Sooner or later, you will forget the name of a person or someone will forget your name. The key in these situations is not to make a big deal out of it. If you forget someone’s name as you introduce him or her, simply say, ”I’m sorry. I’ve momentarily forgotten your name.” Frequently, you can make a joke to relieve the tension. Remember that if you do not make a scene, no one else will, either. If a person does, the breach of etiquette is his or hers, not yours.
When someone forgets your name when introducing you, be helpful by immediately offering your name. Do not allow the person to fumble for your name and do not take the memory lapse personally. Remember, everyone forgets names, and some day, you may be the one who does so. The same consideration is in order when someone misstates your name, title, or company affiliation. Politely correct the information and then move on with the conversation.

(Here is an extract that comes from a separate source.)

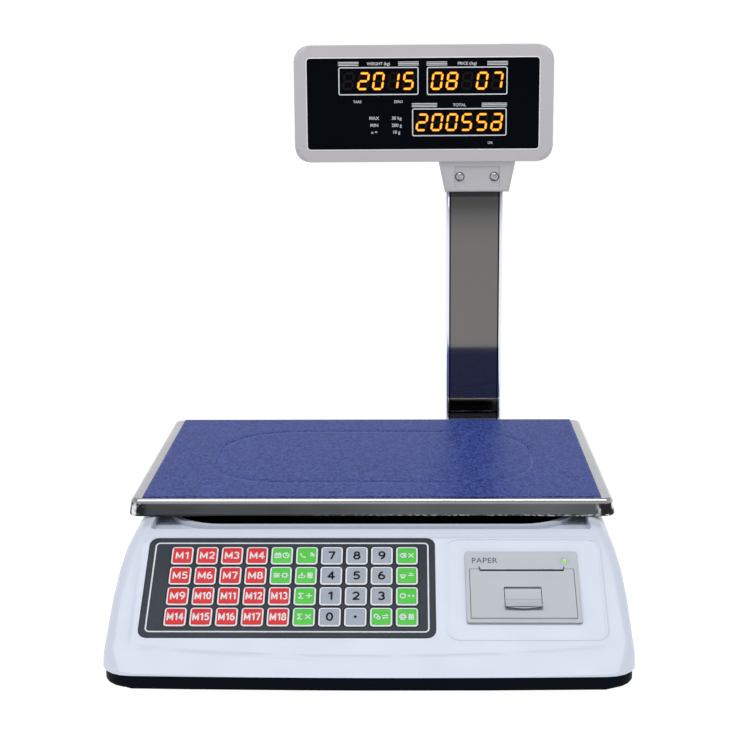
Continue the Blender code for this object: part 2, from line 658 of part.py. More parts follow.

When and how should I introduce myself?
When you meet someone new and no one else is present to make the introduction, you should introduce yourself. This situation frequently occurs at business meetings or social gatherings simply because the host cannot make introductions for all of the attendees at the same time.
If you have been invited to the event, you should feel free to introduce yourself to anyone present. You can simply offer your hand to a new person and say, ”I don’t believe we’ve met before. I’m Hady Saliba from Network Technologies.” When introducing yourself, it is best to leave off all titles. Stating that you are Dr. Hady Saliba may be perceived as arrogance or people may question your level of self-confidence.